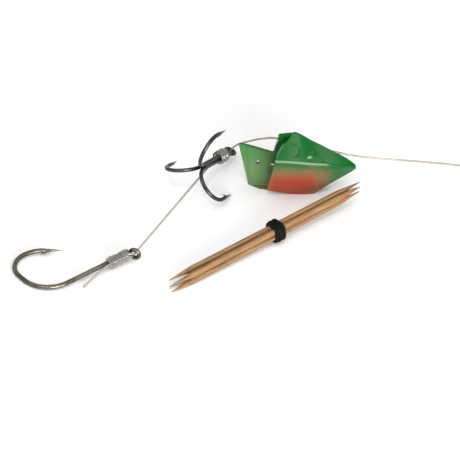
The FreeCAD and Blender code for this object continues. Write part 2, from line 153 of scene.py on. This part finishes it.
def helmet_plastic():
    made, tree, links, shader = new_material("helmet_plastic", {
        "Subsurface Weight": 0.08, "Subsurface Radius": (0.35, 0.9, 0.3), "Subsurface Scale": 0.0010,
        "IOR": 1.47, "Specular IOR Level": 0.14, "Coat Weight": 0.32, "Coat Roughness": 0.10})
    place = object_place(tree)
    axes = add(tree, "ShaderNodeSeparateXYZ")
    links.new(place, axes.inputs[0])
    cloud = noise(tree, links, place, 260.0, 2.0)
    cloud_shift = math_node(tree, links, "MULTIPLY", math_node(tree, links, "SUBTRACT", cloud, 0.5), 0.0024)
    height = math_node(tree, links, "ADD", axes.outputs[2], cloud_shift)
    along = math_node(tree, links, "ADD", axes.outputs[0], cloud_shift)
    # green above, paler and browner below
    tall = smooth_step(tree, links, height, 0.0080, 0.0155)
    green = mix_colour(tree, links, tall, SHOULDER_OLIVE, RIDGE_GREEN)
    fore = smooth_step(tree, links, along, 0.005, 0.0125)
    green = mix_colour(tree, links, fore, green, NOSE_GREEN)
    # red sprayed on the middle of the belly
    low = smooth_step(tree, links, height, 0.0045, 0.0135, 1.0, 0.0)
    front = smooth_step(tree, links, along, 0.0035, 0.0125, 1.0, 0.0)
    back = smooth_step(tree, links, along, -0.0095, -0.0045)
    red = math_node(tree, links, "MULTIPLY", math_node(tree, links, "MULTIPLY", low, front), back)
    rim = smooth_step(tree, links, height, 0.001, 0.007, 1.0, 0.0)
    warm = mix_colour(tree, links, rim, BELLY_RED, KEEL_ORANGE)
    outside = mix_colour(tree, links, red, green, warm)
    # the inner faces have no paint: paler green
    look = add(tree, "ShaderNodeNewGeometry")
    normal = add(tree, "ShaderNodeSeparateXYZ")
    links.new(look.outputs["Normal"], normal.inputs[0])
    outward = math_node(tree, links, "MULTIPLY", axes.outputs[1], normal.outputs[1])
    inner = smooth_step(tree, links, outward, -0.0012, -0.0002, 1.0, 0.0)
    inside = mix_colour(tree, links, smooth_step(tree, links, height, 0.002, 0.016), INNER_LOW, INNER_HIGH)
    colour = mix_colour(tree, links, inner, outside, inside)
    links.new(colour, shader.inputs["Base Color"])
    haze = noise(tree, links, place, 900.0, 4.0, 0.6)
    links.new(smooth_step(tree, links, haze, 0.2, 0.8, 0.20, 0.27), shader.inputs["Roughness"])
    bump(tree, links, shader, noise(tree, links, place, 300.0, 2.0), 0.00005, 0.3)
    return made


def clear_line(name, clearness, dark, light, rough):
    made, tree, links, shader = new_material(name, {
        "Transmission Weight": clearness, "IOR": 1.53, "Coat Weight": 0.6, "Coat Roughness": 0.04})
    place = object_place(tree)
    tone = noise(tree, links, place, 350.0, 3.0)
    colour = mix_colour(tree, links, tone, dark, light)
    links.new(colour, shader.inputs["Base Color"])
    links.new(smooth_step(tree, links, noise(tree, links, place, 2200.0, 2.0), 0.3, 0.7, rough, rough * 2.2),
              shader.inputs["Roughness"])
    bump(tree, links, shader, noise(tree, links, place, 1600.0, 2.0), 0.00002, rough * 3)
    return made


def plated_steel(name, dark, light, rough_low, rough_high, specks_tone):
    made, tree, links, shader = new_material(name, {"Metallic": 0.9, "IOR": 1.6})
    place = object_place(tree)
    tone = noise(tree, links, place, 300.0, 4.0, 0.6)
    colour = mix_colour(tree, links, smooth_step(tree, links, tone, 0.35, 0.65), dark, light)
    specks = smooth_step(tree, links, noise(tree, links, place, 2600.0, 3.0, 0.7), 0.58, 0.72)
    colour = mix_colour(tree, links, math_node(tree, links, "MULTIPLY", specks, 0.5), colour, specks_tone)
    links.new(colour, shader.inputs["Base Color"])
    streak = noise(tree, links, place, 1400.0, 3.0, 0.6)
    links.new(smooth_step(tree, links, streak, 0.3, 0.7, rough_low, rough_high), shader.inputs["Roughness"])
    bump(tree, links, shader, noise(tree, links, place, 2600.0, 3.0, 0.6), 0.00003, 0.5)
    return made


def pick_wood(name, shift):
    made, tree, links, shader = new_material(name, {"IOR": 1.4, "Subsurface Weight": 0.08,
                                                    "Subsurface Scale": 0.0008})
    place = object_place(tree)
    lie = add(tree, "ShaderNodeMapping", {"Location": shift, "Rotation": (0, 0, -BUNDLE_ANGLE)})
    links.new(place, lie.inputs["Vector"])
    stretch = add(tree, "ShaderNodeMapping", {"Scale": (0.03, 1.0, 1.0)})
    links.new(lie.outputs[0], stretch.inputs["Vector"])
    grain = noise(tree, links, stretch.outputs[0], 2600.0, 4.0, 0.6)
    fine = noise(tree, links, stretch.outputs[0], 9000.0, 2.0, 0.7)
    patch = noise(tree, links, place, 110.0, 3.0)
    colour = mix_colour(tree, links, smooth_step(tree, links, grain, 0.32, 0.68),
                        (0.150, 0.070, 0.028), (0.32, 0.190, 0.085))
    colour = mix_colour(tree, links, smooth_step(tree, links, patch, 0.45, 0.75, 0.0, 0.45),
                        colour, (0.26, 0.130, 0.046))
    colour = mix_colour(tree, links, smooth_step(tree, links, fine, 0.60, 0.78, 0.0, 0.5),
                        colour, (0.115, 0.048, 0.018))
    links.new(colour, shader.inputs["Base Color"])
    links.new(smooth_step(tree, links, fine, 0.3, 0.7, 0.55, 0.75), shader.inputs["Roughness"])
    bump(tree, links, shader, grain, 0.00012, 0.7)
    return made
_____
Exercise objective:
Repeat the data above exactly.

Answer to this exercise:
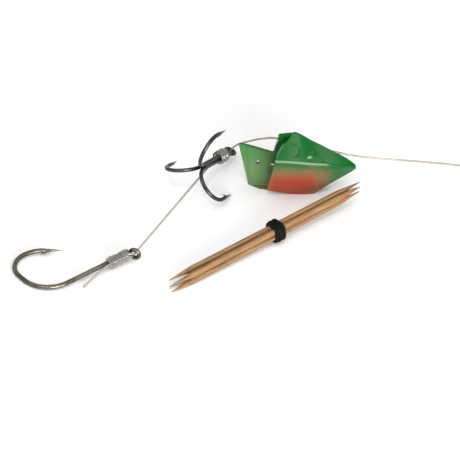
The FreeCAD and Blender code for this object continues. Write part 2, from line 153 of scene.py on. This part finishes it.
def helmet_plastic():
    made, tree, links, shader = new_material("helmet_plastic", {
        "Subsurface Weight": 0.08, "Subsurface Radius": (0.35, 0.9, 0.3), "Subsurface Scale": 0.0010,
        "IOR": 1.47, "Specular IOR Level": 0.14, "Coat Weight": 0.32, "Coat Roughness": 0.10})
    place = object_place(tree)
    axes = add(tree, "ShaderNodeSeparateXYZ")
    links.new(place, axes.inputs[0])
    cloud = noise(tree, links, place, 260.0, 2.0)
    cloud_shift = math_node(tree, links, "MULTIPLY", math_node(tree, links, "SUBTRACT", cloud, 0.5), 0.0024)
    height = math_node(tree, links, "ADD", axes.outputs[2], cloud_shift)
    along = math_node(tree, links, "ADD", axes.outputs[0], cloud_shift)
    # green above, paler and browner below
    tall = smooth_step(tree, links, height, 0.0080, 0.0155)
    green = mix_colour(tree, links, tall, SHOULDER_OLIVE, RIDGE_GREEN)
    fore = smooth_step(tree, links, along, 0.005, 0.0125)
    green = mix_colour(tree, links, fore, green, NOSE_GREEN)
    # red sprayed on the middle of the belly
    low = smooth_step(tree, links, height, 0.0045, 0.0135, 1.0, 0.0)
    front = smooth_step(tree, links, along, 0.0035, 0.0125, 1.0, 0.0)
    back = smooth_step(tree, links, along, -0.0095, -0.0045)
    red = math_node(tree, links, "MULTIPLY", math_node(tree, links, "MULTIPLY", low, front), back)
    rim = smooth_step(tree, links, height, 0.001, 0.007, 1.0, 0.0)
    warm = mix_colour(tree, links, rim, BELLY_RED, KEEL_ORANGE)
    outside = mix_colour(tree, links, red, green, warm)
    # the inner faces have no paint: paler green
    look = add(tree, "ShaderNodeNewGeometry")
    normal = add(tree, "ShaderNodeSeparateXYZ")
    links.new(look.outputs["Normal"], normal.inputs[0])
    outward = math_node(tree, links, "MULTIPLY", axes.outputs[1], normal.outputs[1])
    inner = smooth_step(tree, links, outward, -0.0012, -0.0002, 1.0, 0.0)
    inside = mix_colour(tree, links, smooth_step(tree, links, height, 0.002, 0.016), INNER_LOW, INNER_HIGH)
    colour = mix_colour(tree, links, inner, outside, inside)
    links.new(colour, shader.inputs["Base Color"])
    haze = noise(tree, links, place, 900.0, 4.0, 0.6)
    links.new(smooth_step(tree, links, haze, 0.2, 0.8, 0.20, 0.27), shader.inputs["Roughness"])
    bump(tree, links, shader, noise(tree, links, place, 300.0, 2.0), 0.00005, 0.3)
    return made


def clear_line(name, clearness, dark, light, rough):
    made, tree, links, shader = new_material(name, {
        "Transmission Weight": clearness, "IOR": 1.53, "Coat Weight": 0.6, "Coat Roughness": 0.04})
    place = object_place(tree)
    tone = noise(tree, links, place, 350.0, 3.0)
    colour = mix_colour(tree, links, tone, dark, light)
    links.new(colour, shader.inputs["Base Color"])
    links.new(smooth_step(tree, links, noise(tree, links, place, 2200.0, 2.0), 0.3, 0.7, rough, rough * 2.2),
              shader.inputs["Roughness"])
    bump(tree, links, shader, noise(tree, links, place, 1600.0, 2.0), 0.00002, rough * 3)
    return made


def plated_steel(name, dark, light, rough_low, rough_high, specks_tone):
    made, tree, links, shader = new_material(name, {"Metallic": 0.9, "IOR": 1.6})
    place = object_place(tree)
    tone = noise(tree, links, place, 300.0, 4.0, 0.6)
    colour = mix_colour(tree, links, smooth_step(tree, links, tone, 0.35, 0.65), dark, light)
    specks = smooth_step(tree, links, noise(tree, links, place, 2600.0, 3.0, 0.7), 0.58, 0.72)
    colour = mix_colour(tree, links, math_node(tree, links, "MULTIPLY", specks, 0.5), colour, specks_tone)
    links.new(colour, shader.inputs["Base Color"])
    streak = noise(tree, links, place, 1400.0, 3.0, 0.6)
    links.new(smooth_step(tree, links, streak, 0.3, 0.7, rough_low, rough_high), shader.inputs["Roughness"])
    bump(tree, links, shader, noise(tree, links, place, 2600.0, 3.0, 0.6), 0.00003, 0.5)
    return made


def pick_wood(name, shift):
    made, tree, links, shader = new_material(name, {"IOR": 1.4, "Subsurface Weight": 0.08,
                                                    "Subsurface Scale": 0.0008})
    place = object_place(tree)
    lie = add(tree, "ShaderNodeMapping", {"Location": shift, "Rotation": (0, 0, -BUNDLE_ANGLE)})
    links.new(place, lie.inputs["Vector"])
    stretch = add(tree, "ShaderNodeMapping", {"Scale": (0.03, 1.0, 1.0)})
    links.new(lie.outputs[0], stretch.inputs["Vector"])
    grain = noise(tree, links, stretch.outputs[0], 2600.0, 4.0, 0.6)
    fine = noise(tree, links, stretch.outputs[0], 9000.0, 2.0, 0.7)
    patch = noise(tree, links, place, 110.0, 3.0)
    colour = mix_colour(tree, links, smooth_step(tree, links, grain, 0.32, 0.68),
                        (0.150, 0.070, 0.028), (0.32, 0.190, 0.085))
    colour = mix_colour(tree, links, smooth_step(tree, links, patch, 0.45, 0.75, 0.0, 0.45),
                        colour, (0.26, 0.130, 0.046))
    colour = mix_colour(tree, links, smooth_step(tree, links, fine, 0.60, 0.78, 0.0, 0.5),
                        colour, (0.115, 0.048, 0.018))
    links.new(colour, shader.inputs["Base Color"])
    links.new(smooth_step(tree, links, fine, 0.3, 0.7, 0.55, 0.75), shader.inputs["Roughness"])
    bump(tree, links, shader, grain, 0.00012, 0.7)
    return made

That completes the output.